- What the task requires:
Reproduce all of the records exactly.

###

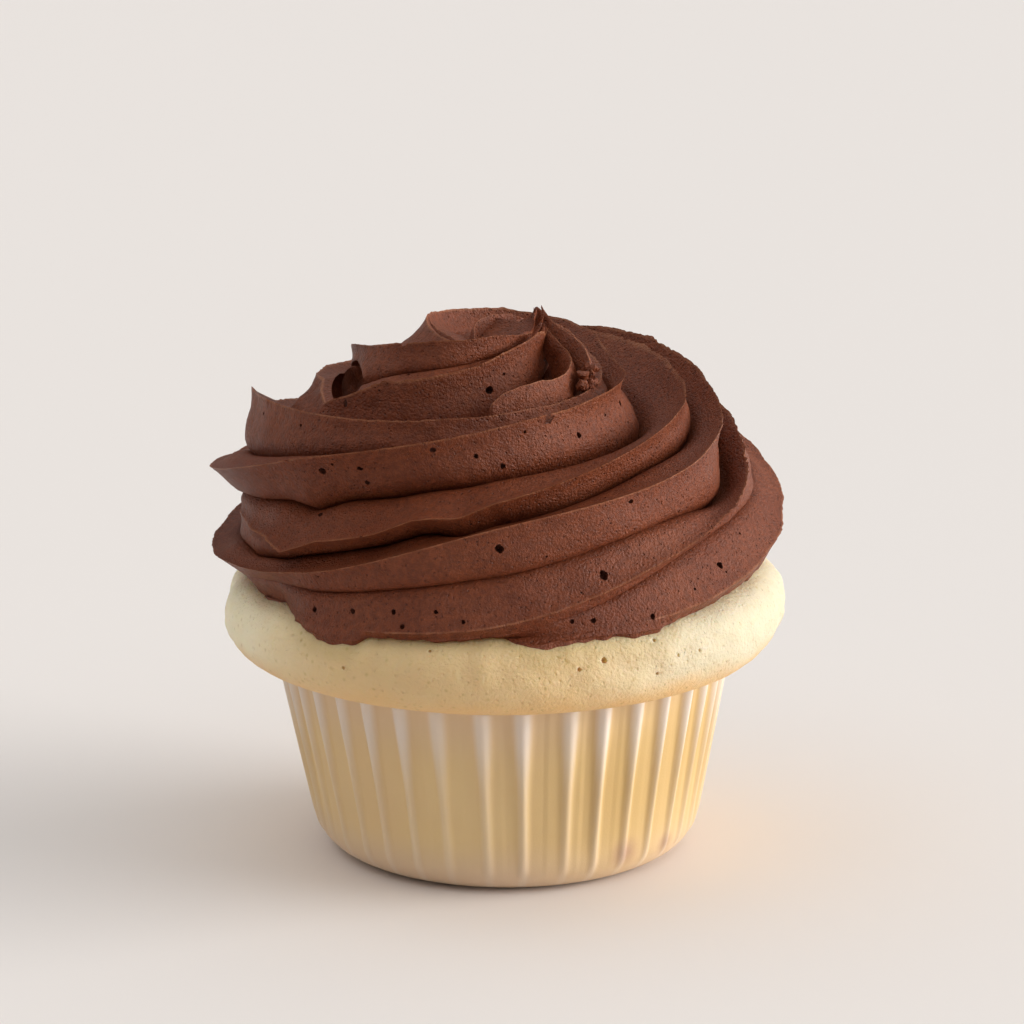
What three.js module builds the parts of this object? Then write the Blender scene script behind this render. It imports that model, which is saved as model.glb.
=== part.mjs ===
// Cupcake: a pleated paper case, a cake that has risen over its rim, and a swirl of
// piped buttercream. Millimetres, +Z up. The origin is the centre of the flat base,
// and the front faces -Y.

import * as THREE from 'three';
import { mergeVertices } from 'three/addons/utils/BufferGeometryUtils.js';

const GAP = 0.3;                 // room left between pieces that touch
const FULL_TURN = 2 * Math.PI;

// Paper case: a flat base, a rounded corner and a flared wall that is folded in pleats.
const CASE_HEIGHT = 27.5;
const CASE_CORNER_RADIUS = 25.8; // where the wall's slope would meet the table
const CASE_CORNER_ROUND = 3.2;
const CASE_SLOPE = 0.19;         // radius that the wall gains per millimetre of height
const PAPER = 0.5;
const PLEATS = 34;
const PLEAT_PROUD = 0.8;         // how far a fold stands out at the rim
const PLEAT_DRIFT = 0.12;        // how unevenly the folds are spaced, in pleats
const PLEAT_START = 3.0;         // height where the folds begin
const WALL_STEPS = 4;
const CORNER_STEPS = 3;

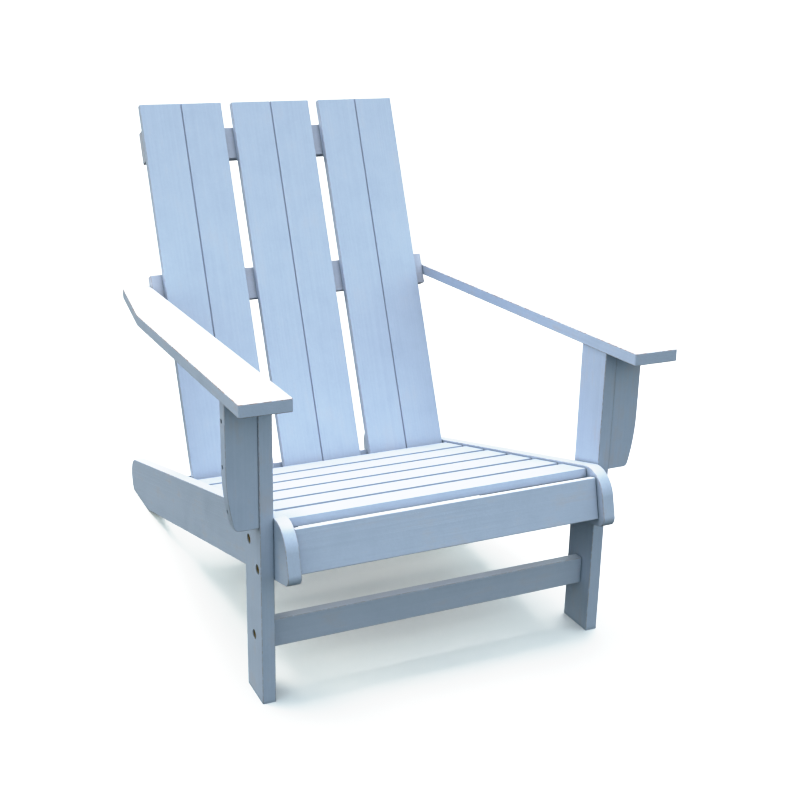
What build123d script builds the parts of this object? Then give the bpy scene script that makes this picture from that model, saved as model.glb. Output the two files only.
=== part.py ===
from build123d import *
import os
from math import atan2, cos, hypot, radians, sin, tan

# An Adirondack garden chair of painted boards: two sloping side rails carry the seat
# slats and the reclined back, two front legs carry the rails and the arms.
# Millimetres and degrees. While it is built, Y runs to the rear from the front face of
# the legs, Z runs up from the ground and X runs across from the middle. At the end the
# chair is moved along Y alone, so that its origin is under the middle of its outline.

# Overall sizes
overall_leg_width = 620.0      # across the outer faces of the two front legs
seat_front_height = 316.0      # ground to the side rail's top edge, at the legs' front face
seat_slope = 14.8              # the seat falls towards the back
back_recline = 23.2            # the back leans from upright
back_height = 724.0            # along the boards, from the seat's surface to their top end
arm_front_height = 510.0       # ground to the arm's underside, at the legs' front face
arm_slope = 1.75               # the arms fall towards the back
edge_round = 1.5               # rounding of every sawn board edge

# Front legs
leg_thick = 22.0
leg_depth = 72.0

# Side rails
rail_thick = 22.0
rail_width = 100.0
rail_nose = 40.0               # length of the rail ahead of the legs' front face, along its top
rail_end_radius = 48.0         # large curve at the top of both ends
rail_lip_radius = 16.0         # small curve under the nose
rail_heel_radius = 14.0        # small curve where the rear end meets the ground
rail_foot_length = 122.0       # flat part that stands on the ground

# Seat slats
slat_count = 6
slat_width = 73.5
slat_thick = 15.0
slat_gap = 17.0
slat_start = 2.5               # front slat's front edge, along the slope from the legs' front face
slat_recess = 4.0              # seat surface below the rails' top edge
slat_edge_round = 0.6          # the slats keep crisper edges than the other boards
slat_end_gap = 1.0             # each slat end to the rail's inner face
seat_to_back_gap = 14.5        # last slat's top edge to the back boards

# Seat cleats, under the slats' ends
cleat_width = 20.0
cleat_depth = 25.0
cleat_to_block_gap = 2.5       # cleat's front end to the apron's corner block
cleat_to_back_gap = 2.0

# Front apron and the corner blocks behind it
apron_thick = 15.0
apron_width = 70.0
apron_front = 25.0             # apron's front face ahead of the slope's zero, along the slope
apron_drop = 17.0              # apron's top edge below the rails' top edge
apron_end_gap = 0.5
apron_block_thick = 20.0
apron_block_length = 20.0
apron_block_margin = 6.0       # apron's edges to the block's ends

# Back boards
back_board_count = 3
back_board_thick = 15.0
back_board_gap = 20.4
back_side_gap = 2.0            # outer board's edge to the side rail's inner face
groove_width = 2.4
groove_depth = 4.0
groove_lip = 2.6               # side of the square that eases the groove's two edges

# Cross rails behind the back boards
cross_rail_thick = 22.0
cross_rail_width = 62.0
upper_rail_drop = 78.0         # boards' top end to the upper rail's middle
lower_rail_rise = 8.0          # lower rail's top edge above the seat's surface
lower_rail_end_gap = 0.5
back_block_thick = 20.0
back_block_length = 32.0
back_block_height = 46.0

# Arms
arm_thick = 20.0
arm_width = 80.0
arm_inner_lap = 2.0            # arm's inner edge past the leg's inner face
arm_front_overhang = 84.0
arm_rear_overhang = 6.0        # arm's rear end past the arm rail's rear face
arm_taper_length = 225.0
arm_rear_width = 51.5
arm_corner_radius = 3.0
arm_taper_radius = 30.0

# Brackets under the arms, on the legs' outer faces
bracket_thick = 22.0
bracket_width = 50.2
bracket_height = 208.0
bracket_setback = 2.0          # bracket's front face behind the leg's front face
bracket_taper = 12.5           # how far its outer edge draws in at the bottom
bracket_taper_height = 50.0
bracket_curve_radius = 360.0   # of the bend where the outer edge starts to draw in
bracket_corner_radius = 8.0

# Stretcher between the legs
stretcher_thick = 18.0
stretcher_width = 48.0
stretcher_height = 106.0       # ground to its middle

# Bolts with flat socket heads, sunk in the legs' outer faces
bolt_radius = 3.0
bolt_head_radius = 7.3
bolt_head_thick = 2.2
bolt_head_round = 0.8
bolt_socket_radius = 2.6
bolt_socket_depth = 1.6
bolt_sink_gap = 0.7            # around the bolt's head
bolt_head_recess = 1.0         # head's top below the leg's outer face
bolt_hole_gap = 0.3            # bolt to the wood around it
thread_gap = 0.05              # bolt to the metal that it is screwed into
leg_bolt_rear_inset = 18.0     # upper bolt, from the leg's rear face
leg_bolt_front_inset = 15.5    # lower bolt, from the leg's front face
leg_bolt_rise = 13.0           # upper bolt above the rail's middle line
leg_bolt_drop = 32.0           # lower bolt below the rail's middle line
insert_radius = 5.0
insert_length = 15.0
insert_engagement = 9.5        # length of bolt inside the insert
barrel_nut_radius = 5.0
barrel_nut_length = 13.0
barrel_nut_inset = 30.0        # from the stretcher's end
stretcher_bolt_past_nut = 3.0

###

- Reply to the task:
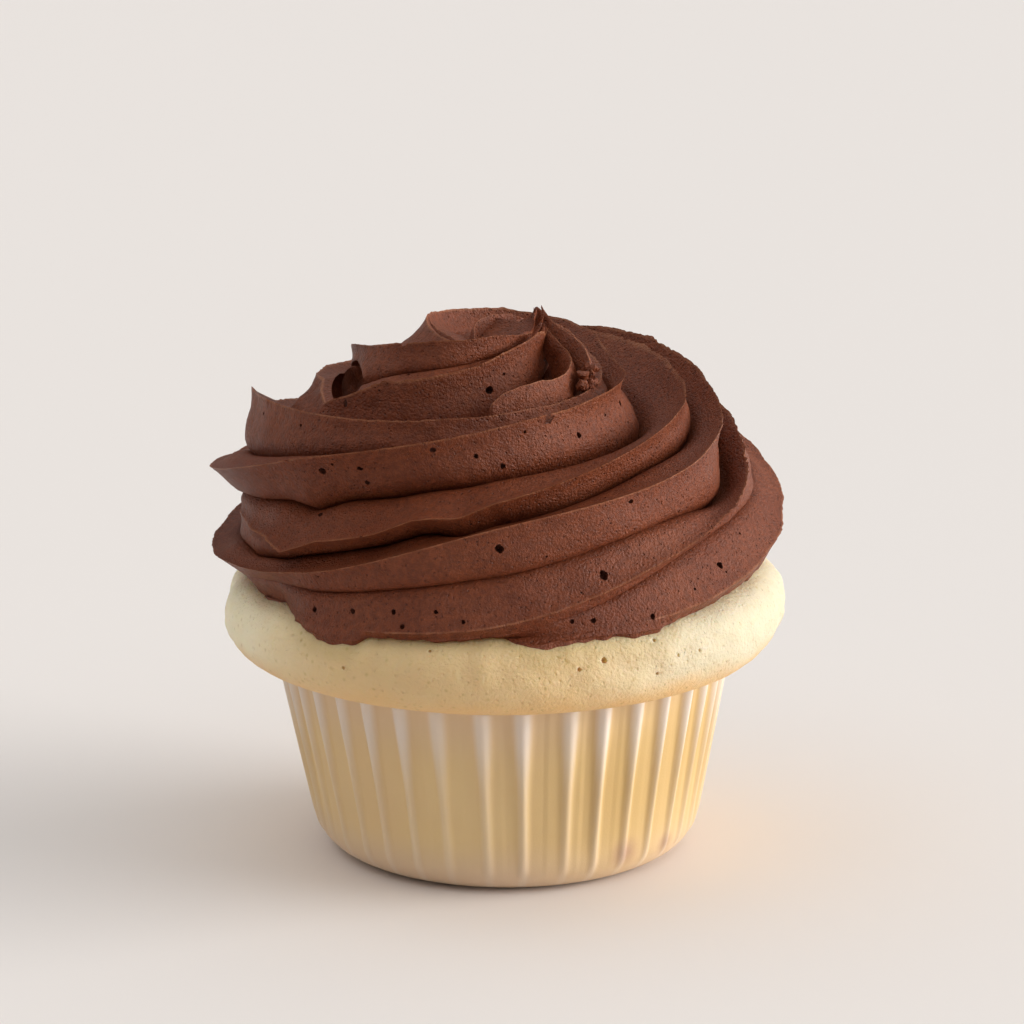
What three.js module builds the parts of this object? Then write the Blender scene script behind this render. It imports that model, which is saved as model.glb.
=== part.mjs ===
// Cupcake: a pleated paper case, a cake that has risen over its rim, and a swirl of
// piped buttercream. Millimetres, +Z up. The origin is the centre of the flat base,
// and the front faces -Y.

import * as THREE from 'three';
import { mergeVertices } from 'three/addons/utils/BufferGeometryUtils.js';

const GAP = 0.3;                 // room left between pieces that touch
const FULL_TURN = 2 * Math.PI;

// Paper case: a flat base, a rounded corner and a flared wall that is folded in pleats.
const CASE_HEIGHT = 27.5;
const CASE_CORNER_RADIUS = 25.8; // where the wall's slope would meet the table
const CASE_CORNER_ROUND = 3.2;
const CASE_SLOPE = 0.19;         // radius that the wall gains per millimetre of height
const PAPER = 0.5;
const PLEATS = 34;
const PLEAT_PROUD = 0.8;         // how far a fold stands out at the rim
const PLEAT_DRIFT = 0.12;        // how unevenly the folds are spaced, in pleats
const PLEAT_START = 3.0;         // height where the folds begin
const WALL_STEPS = 4;
const CORNER_STEPS = 3;

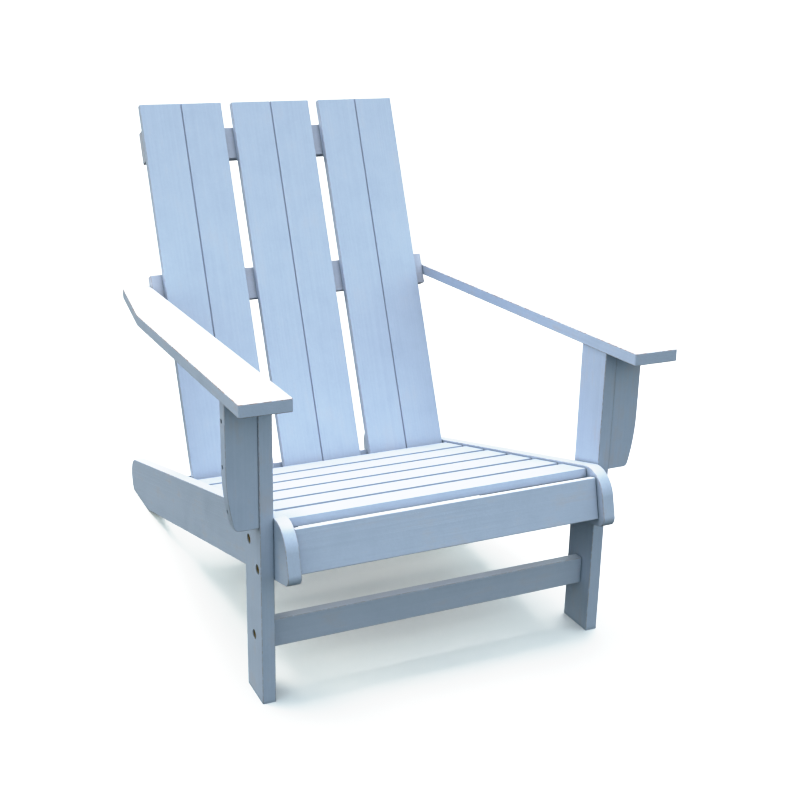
What build123d script builds the parts of this object? Then give the bpy scene script that makes this picture from that model, saved as model.glb. Output the two files only.
=== part.py ===
from build123d import *
import os
from math import atan2, cos, hypot, radians, sin, tan

# An Adirondack garden chair of painted boards: two sloping side rails carry the seat
# slats and the reclined back, two front legs carry the rails and the arms.
# Millimetres and degrees. While it is built, Y runs to the rear from the front face of
# the legs, Z runs up from the ground and X runs across from the middle. At the end the
# chair is moved along Y alone, so that its origin is under the middle of its outline.

# Overall sizes
overall_leg_width = 620.0      # across the outer faces of the two front legs
seat_front_height = 316.0      # ground to the side rail's top edge, at the legs' front face
seat_slope = 14.8              # the seat falls towards the back
back_recline = 23.2            # the back leans from upright
back_height = 724.0            # along the boards, from the seat's surface to their top end
arm_front_height = 510.0       # ground to the arm's underside, at the legs' front face
arm_slope = 1.75               # the arms fall towards the back
edge_round = 1.5               # rounding of every sawn board edge

# Front legs
leg_thick = 22.0
leg_depth = 72.0

# Side rails
rail_thick = 22.0
rail_width = 100.0
rail_nose = 40.0               # length of the rail ahead of the legs' front face, along its top
rail_end_radius = 48.0         # large curve at the top of both ends
rail_lip_radius = 16.0         # small curve under the nose
rail_heel_radius = 14.0        # small curve where the rear end meets the ground
rail_foot_length = 122.0       # flat part that stands on the ground

# Seat slats
slat_count = 6
slat_width = 73.5
slat_thick = 15.0
slat_gap = 17.0
slat_start = 2.5               # front slat's front edge, along the slope from the legs' front face
slat_recess = 4.0              # seat surface below the rails' top edge
slat_edge_round = 0.6          # the slats keep crisper edges than the other boards
slat_end_gap = 1.0             # each slat end to the rail's inner face
seat_to_back_gap = 14.5        # last slat's top edge to the back boards

# Seat cleats, under the slats' ends
cleat_width = 20.0
cleat_depth = 25.0
cleat_to_block_gap = 2.5       # cleat's front end to the apron's corner block
cleat_to_back_gap = 2.0

# Front apron and the corner blocks behind it
apron_thick = 15.0
apron_width = 70.0
apron_front = 25.0             # apron's front face ahead of the slope's zero, along the slope
apron_drop = 17.0              # apron's top edge below the rails' top edge
apron_end_gap = 0.5
apron_block_thick = 20.0
apron_block_length = 20.0
apron_block_margin = 6.0       # apron's edges to the block's ends

# Back boards
back_board_count = 3
back_board_thick = 15.0
back_board_gap = 20.4
back_side_gap = 2.0            # outer board's edge to the side rail's inner face
groove_width = 2.4
groove_depth = 4.0
groove_lip = 2.6               # side of the square that eases the groove's two edges

# Cross rails behind the back boards
cross_rail_thick = 22.0
cross_rail_width = 62.0
upper_rail_drop = 78.0         # boards' top end to the upper rail's middle
lower_rail_rise = 8.0          # lower rail's top edge above the seat's surface
lower_rail_end_gap = 0.5
back_block_thick = 20.0
back_block_length = 32.0
back_block_height = 46.0

# Arms
arm_thick = 20.0
arm_width = 80.0
arm_inner_lap = 2.0            # arm's inner edge past the leg's inner face
arm_front_overhang = 84.0
arm_rear_overhang = 6.0        # arm's rear end past the arm rail's rear face
arm_taper_length = 225.0
arm_rear_width = 51.5
arm_corner_radius = 3.0
arm_taper_radius = 30.0

# Brackets under the arms, on the legs' outer faces
bracket_thick = 22.0
bracket_width = 50.2
bracket_height = 208.0
bracket_setback = 2.0          # bracket's front face behind the leg's front face
bracket_taper = 12.5           # how far its outer edge draws in at the bottom
bracket_taper_height = 50.0
bracket_curve_radius = 360.0   # of the bend where the outer edge starts to draw in
bracket_corner_radius = 8.0

# Stretcher between the legs
stretcher_thick = 18.0
stretcher_width = 48.0
stretcher_height = 106.0       # ground to its middle

# Bolts with flat socket heads, sunk in the legs' outer faces
bolt_radius = 3.0
bolt_head_radius = 7.3
bolt_head_thick = 2.2
bolt_head_round = 0.8
bolt_socket_radius = 2.6
bolt_socket_depth = 1.6
bolt_sink_gap = 0.7            # around the bolt's head
bolt_head_recess = 1.0         # head's top below the leg's outer face
bolt_hole_gap = 0.3            # bolt to the wood around it
thread_gap = 0.05              # bolt to the metal that it is screwed into
leg_bolt_rear_inset = 18.0     # upper bolt, from the leg's rear face
leg_bolt_front_inset = 15.5    # lower bolt, from the leg's front face
leg_bolt_rise = 13.0           # upper bolt above the rail's middle line
leg_bolt_drop = 32.0           # lower bolt below the rail's middle line
insert_radius = 5.0
insert_length = 15.0
insert_engagement = 9.5        # length of bolt inside the insert
barrel_nut_radius = 5.0
barrel_nut_length = 13.0
barrel_nut_inset = 30.0        # from the stretcher's end
stretcher_bolt_past_nut = 3.0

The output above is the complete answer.